- [The problem]: Your task is to copy the lines between the line containing "const group = new THREE.Group();" and the line containing "from typing import", counting both of those lines, and to emit nothing more.

- [The records]:
start

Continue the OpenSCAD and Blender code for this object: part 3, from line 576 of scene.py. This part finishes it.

end
start

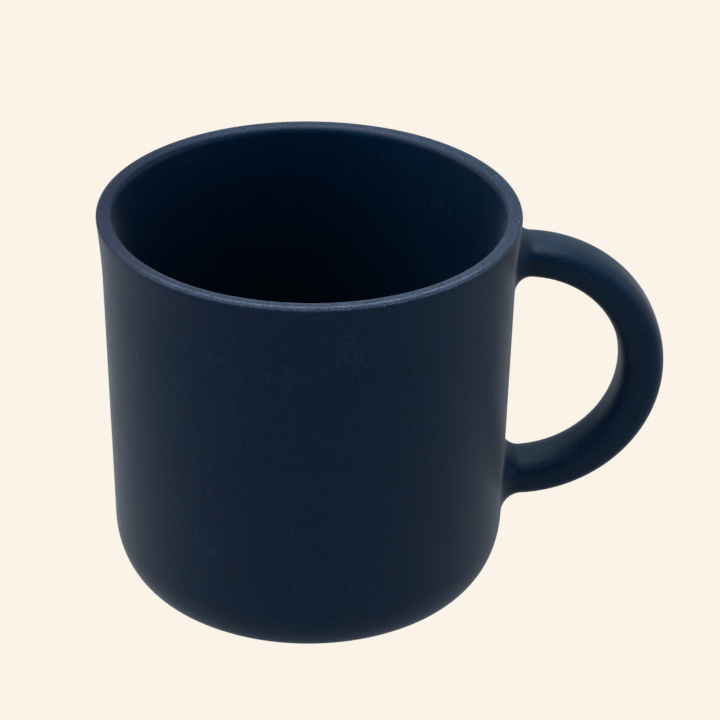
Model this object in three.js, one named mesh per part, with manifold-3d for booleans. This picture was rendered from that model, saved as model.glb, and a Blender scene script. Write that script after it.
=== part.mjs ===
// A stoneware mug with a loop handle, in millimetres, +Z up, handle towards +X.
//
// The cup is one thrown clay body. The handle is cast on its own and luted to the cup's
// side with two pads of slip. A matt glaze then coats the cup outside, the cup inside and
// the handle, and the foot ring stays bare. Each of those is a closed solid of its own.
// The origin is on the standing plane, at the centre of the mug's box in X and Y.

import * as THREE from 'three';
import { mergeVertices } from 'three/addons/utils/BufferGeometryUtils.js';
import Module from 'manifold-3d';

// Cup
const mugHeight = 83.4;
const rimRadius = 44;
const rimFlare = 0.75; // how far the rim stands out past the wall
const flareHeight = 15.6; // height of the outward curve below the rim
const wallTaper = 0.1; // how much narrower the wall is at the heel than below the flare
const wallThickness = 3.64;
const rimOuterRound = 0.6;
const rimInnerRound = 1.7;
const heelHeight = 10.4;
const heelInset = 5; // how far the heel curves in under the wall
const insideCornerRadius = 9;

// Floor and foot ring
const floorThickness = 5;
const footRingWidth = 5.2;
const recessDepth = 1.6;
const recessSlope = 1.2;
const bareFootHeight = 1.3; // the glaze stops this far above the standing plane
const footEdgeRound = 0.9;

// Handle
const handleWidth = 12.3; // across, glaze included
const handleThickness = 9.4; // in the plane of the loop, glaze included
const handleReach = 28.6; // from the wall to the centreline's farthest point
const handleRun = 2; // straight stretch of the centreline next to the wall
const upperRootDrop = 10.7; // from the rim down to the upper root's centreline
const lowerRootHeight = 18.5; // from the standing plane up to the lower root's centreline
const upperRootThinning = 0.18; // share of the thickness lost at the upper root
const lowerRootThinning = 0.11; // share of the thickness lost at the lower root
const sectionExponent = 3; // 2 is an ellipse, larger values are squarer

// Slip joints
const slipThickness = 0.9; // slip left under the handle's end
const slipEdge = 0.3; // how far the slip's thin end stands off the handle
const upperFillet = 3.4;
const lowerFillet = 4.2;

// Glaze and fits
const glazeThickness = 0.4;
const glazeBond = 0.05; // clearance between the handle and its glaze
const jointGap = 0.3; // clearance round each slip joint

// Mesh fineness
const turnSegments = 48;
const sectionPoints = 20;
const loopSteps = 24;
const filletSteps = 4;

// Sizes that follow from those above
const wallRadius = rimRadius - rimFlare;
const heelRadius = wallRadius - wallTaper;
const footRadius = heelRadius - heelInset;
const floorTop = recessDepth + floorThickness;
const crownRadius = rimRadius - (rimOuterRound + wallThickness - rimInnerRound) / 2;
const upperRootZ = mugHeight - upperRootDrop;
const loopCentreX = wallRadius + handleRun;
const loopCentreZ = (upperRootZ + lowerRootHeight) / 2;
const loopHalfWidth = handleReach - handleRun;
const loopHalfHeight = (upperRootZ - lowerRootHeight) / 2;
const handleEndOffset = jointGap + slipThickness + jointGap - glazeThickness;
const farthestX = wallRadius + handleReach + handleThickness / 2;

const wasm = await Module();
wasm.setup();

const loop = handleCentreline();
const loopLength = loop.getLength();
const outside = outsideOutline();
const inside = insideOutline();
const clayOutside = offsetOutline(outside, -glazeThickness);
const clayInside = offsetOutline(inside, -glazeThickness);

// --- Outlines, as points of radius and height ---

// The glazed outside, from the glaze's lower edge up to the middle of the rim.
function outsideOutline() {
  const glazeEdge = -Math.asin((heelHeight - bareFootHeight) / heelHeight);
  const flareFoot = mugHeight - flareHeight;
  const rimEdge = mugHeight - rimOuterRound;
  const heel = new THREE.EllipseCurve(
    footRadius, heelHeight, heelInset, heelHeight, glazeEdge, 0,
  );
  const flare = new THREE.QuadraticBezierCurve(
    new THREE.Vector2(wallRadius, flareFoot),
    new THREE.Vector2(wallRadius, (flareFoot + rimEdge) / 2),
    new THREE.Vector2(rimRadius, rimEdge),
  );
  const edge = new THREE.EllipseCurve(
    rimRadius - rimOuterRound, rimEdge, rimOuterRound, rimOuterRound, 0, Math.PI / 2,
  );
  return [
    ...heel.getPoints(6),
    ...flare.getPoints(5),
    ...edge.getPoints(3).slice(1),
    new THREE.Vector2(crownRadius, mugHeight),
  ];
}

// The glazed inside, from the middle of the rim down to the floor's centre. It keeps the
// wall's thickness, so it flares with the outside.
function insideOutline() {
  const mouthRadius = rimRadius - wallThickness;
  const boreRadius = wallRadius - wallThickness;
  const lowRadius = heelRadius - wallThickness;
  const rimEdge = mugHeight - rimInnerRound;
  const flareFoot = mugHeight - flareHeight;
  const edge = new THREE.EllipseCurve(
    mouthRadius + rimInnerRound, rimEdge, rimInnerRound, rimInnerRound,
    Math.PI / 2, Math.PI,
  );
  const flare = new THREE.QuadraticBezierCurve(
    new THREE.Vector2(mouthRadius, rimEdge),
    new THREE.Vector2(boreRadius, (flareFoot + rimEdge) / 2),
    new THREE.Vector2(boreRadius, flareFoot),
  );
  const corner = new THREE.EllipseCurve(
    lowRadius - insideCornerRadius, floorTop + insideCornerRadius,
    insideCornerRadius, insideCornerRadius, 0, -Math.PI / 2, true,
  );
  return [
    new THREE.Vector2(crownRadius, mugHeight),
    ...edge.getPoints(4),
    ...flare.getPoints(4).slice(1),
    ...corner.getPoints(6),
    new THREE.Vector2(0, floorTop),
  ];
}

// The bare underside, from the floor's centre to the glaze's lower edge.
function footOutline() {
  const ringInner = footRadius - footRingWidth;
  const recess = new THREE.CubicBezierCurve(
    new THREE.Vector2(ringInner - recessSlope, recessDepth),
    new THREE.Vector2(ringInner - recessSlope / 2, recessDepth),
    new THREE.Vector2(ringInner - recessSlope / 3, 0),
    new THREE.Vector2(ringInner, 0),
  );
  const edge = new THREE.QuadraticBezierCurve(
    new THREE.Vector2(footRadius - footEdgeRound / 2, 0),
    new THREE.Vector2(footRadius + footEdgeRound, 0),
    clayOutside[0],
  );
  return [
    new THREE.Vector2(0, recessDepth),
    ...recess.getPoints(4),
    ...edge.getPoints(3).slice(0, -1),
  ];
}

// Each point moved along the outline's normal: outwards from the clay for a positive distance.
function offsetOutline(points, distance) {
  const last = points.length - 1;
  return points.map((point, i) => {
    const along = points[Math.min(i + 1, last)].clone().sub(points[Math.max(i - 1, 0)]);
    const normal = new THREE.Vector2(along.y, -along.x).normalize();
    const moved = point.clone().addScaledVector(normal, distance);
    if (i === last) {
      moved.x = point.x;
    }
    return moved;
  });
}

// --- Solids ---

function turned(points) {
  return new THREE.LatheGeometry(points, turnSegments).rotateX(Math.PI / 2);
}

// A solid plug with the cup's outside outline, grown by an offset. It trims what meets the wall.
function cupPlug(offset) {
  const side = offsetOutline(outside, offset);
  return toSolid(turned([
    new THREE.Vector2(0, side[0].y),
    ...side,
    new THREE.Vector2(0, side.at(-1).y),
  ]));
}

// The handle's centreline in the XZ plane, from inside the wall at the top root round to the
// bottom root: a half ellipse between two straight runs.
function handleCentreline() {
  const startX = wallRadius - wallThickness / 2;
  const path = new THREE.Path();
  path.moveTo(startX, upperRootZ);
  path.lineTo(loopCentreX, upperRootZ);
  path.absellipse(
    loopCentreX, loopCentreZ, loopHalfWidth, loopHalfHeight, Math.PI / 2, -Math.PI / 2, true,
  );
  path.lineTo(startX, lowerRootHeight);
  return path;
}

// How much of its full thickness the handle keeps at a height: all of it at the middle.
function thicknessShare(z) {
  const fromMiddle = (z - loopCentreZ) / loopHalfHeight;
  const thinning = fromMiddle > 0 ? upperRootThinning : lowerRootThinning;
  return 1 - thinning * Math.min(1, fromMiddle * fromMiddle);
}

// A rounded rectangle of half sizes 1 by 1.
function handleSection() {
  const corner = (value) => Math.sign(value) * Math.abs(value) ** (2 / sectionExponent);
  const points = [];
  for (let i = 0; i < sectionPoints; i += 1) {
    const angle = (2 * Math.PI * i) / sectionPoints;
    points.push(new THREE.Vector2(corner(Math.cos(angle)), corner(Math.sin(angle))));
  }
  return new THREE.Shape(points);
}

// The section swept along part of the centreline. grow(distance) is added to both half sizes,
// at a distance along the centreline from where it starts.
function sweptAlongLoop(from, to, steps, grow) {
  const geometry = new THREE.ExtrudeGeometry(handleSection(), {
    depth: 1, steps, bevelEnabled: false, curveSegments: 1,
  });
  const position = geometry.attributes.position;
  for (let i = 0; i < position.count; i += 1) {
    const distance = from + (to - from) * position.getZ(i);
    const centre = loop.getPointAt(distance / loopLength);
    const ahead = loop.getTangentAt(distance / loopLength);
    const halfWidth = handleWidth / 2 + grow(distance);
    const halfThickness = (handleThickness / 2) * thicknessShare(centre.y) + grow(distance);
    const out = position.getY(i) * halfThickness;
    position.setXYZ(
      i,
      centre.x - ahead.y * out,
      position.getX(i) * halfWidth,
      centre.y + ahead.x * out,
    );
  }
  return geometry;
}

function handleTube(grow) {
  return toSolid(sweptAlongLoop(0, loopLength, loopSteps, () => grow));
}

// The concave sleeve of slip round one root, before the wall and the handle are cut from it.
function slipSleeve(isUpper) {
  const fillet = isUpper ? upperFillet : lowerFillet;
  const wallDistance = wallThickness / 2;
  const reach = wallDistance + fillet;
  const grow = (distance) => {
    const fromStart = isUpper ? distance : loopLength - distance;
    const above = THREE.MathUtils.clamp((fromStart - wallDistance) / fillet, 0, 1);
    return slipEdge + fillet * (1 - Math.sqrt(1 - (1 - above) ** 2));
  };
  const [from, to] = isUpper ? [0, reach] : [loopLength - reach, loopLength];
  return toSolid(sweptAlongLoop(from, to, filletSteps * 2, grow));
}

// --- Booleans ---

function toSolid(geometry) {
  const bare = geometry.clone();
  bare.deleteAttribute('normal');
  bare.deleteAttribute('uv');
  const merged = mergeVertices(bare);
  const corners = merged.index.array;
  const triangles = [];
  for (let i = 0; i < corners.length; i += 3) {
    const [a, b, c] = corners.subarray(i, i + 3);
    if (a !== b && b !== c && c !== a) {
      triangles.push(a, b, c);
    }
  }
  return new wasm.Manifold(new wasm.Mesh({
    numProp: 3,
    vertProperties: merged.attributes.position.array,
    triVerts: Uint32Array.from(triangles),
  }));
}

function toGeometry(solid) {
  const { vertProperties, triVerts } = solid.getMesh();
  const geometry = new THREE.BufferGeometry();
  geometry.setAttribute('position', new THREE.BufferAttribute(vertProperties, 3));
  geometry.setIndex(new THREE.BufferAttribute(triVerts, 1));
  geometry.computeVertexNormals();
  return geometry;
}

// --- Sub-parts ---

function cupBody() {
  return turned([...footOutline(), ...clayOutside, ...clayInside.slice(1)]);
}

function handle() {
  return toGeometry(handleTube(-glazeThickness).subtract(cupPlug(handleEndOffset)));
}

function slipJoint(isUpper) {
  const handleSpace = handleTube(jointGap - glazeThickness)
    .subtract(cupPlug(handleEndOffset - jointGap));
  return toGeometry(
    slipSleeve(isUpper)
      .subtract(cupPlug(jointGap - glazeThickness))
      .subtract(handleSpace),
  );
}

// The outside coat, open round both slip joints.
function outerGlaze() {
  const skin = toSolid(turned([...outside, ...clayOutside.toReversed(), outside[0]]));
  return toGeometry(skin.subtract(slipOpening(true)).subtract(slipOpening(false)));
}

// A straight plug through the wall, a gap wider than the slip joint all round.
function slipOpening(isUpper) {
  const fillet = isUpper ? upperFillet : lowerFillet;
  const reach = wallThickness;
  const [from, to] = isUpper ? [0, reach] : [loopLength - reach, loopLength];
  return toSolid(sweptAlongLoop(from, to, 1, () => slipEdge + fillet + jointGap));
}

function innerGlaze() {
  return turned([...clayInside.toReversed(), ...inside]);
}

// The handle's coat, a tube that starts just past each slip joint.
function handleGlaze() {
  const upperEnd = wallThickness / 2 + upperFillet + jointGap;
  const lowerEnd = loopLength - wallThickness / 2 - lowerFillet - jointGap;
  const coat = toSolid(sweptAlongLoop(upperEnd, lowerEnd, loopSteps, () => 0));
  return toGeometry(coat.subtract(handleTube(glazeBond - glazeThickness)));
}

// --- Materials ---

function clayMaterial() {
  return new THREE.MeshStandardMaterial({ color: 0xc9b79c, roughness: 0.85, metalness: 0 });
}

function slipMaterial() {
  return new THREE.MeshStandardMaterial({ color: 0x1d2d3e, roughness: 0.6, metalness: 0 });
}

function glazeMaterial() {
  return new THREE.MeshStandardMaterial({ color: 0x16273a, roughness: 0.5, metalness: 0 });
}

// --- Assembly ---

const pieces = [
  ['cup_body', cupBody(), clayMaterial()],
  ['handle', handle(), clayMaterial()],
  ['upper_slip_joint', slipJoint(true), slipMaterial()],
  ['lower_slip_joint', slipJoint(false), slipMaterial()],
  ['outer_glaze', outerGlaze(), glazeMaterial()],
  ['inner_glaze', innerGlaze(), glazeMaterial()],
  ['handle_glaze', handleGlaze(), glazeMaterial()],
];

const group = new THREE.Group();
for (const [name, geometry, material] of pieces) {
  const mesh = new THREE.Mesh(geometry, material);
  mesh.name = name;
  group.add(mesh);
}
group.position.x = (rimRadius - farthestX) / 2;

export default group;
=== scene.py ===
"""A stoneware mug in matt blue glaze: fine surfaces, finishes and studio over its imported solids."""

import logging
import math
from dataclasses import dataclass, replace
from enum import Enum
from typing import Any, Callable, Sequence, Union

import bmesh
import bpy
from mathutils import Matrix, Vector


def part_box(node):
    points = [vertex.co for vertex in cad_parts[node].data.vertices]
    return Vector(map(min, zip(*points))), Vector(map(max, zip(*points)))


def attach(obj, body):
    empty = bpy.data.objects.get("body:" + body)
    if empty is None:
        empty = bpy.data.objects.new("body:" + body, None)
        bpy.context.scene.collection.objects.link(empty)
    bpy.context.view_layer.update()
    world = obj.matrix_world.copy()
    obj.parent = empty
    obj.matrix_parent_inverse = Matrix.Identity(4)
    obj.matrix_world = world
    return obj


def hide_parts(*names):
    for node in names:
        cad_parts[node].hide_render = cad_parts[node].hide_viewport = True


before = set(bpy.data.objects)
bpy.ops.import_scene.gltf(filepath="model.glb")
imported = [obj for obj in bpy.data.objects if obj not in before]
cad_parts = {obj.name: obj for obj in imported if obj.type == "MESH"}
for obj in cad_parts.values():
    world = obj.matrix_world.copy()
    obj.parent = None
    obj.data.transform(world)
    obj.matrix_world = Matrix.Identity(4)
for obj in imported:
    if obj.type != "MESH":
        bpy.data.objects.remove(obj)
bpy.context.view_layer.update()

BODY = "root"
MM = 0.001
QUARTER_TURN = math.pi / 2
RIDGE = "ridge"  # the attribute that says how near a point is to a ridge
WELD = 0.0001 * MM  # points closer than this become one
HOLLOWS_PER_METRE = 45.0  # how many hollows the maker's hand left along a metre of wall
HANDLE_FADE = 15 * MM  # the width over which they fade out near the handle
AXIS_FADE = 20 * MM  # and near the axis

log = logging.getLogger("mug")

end

- [Correct response]:
const group = new THREE.Group();
for (const [name, geometry, material] of pieces) {
  const mesh = new THREE.Mesh(geometry, material);
  mesh.name = name;
  group.add(mesh);
}
group.position.x = (rimRadius - farthestX) / 2;

export default group;
=== scene.py ===
"""A stoneware mug in matt blue glaze: fine surfaces, finishes and studio over its imported solids."""

import logging
import math
from dataclasses import dataclass, replace
from enum import Enum
from typing import Any, Callable, Sequence, Union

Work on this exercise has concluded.